Nothing to frighten the horses today from Giovanni, and plenty of anagrams to get you going.

In the hints below, the definitions are underlined. The answers are hidden under the ‘Click here!’ buttons, so don’t click if you don’t want to see them.

Please leave a comment telling us what you thought.  You can also add your assessment by selecting from one to five stars at the bottom of the post.


1a           Cleaner meandering outside university court showing disinclination for work? (10)
RELUCTANCE – Anagram (meandering) of CLEANER wrapped around University and CourT.

6a           Change from scheduled itinerary (4)
EDIT – Hidden in the clue.

9a           Like some music that could excite Clare Short (10)
ORCHESTRAL – Anagram (could excite) of CLARE SHORT.

10a         Note a piece of stage scenery (4)
FLAT – Double definition: a musical note that isn’t a sharp or a natural; or one of the moveable pieces of painted scenery on a stage.

13a         Shelf aboard ship for land vehicles (7)
SLEDGES – Another word for ‘shelf’ inside the usual crossword ship.

15a         Goddess shows negative emotion about the City (6)
HECATE – The opposite of love is wrapped around the postal district of the City of London, giving us a Greek goddess.

Image result for hecate

16a         Article about employment leads to a feeling of disgust (6)
NAUSEA – Reverse (about) an indefinite article, then add ‘employment’ and A (from the clue).

17a         Revenue from ancient tower?

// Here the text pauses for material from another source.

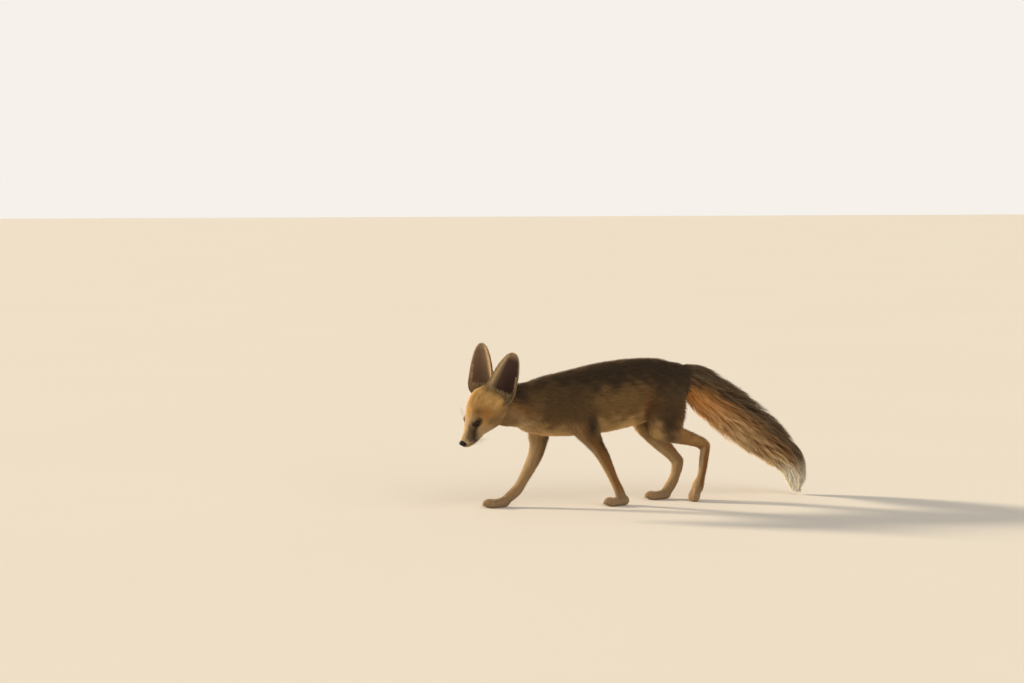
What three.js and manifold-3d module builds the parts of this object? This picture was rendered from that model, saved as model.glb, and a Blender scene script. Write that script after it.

Cash coming with little effort (5,3,3,4)
MONEY FOR OLD ROPE – The ancient tower is something which, when it was newer, was used for towing things. The answer is what you get for selling it off.

18a         Fruit upset old man (6)
ALMOND – Anagram (upset) of OLD MAN.

Image result for almond

20a         Diplomat in shelter with hidden gun (6)
LEGATE – The side which is sheltered from the wind is wrapped around an informal word for gun.

21a         Silence brought by endlessly serious person trying to be funny (7)
GAGSTER – ‘To silence’, perhaps by physical means, followed by ‘serious’ with its last letter removed.

22a         Audacity evident in kiss (4)
NECK – Double definition: the first is often seen in conjunction with ‘brass’.

25a         Ordinary mother at home, virtuous person getting about in the morning (10)
MAINSTREAM – Put together a short word for ‘mother’, a word for ‘at home’, the abbreviation for a holy or virtuous person, the Latin word for about or concerning, and the abbreviation for ‘in the morning’.

26a         Thus see by one’s own efforts (4)
SOLO – Another word for ‘thus’ followed by ‘See!’ or ‘Behold!’.

27a         One with lots of stories in America? (10)
SKYSCRAPER – The singular of ‘stories’ in this case is ‘storey’, not ‘story’. So the answer is a type of building.

Image result for skyscraper



1d           Wild event sees one surrounded by rubbish (4)
RIOT – Another word for rubbish wrapped around the Roman numeral for one.

2d           Secure slab after skinning off its top (4)
LOCK – Remove the initial B from another word for ‘slab’.

3d           Nothing left for possession by one American native or another (6)
CREOLE – A Native American tribe is wrapped around the letter which looks like zero or nothing, and Left, giving us another set of North Americans, often of French or Spanish origin.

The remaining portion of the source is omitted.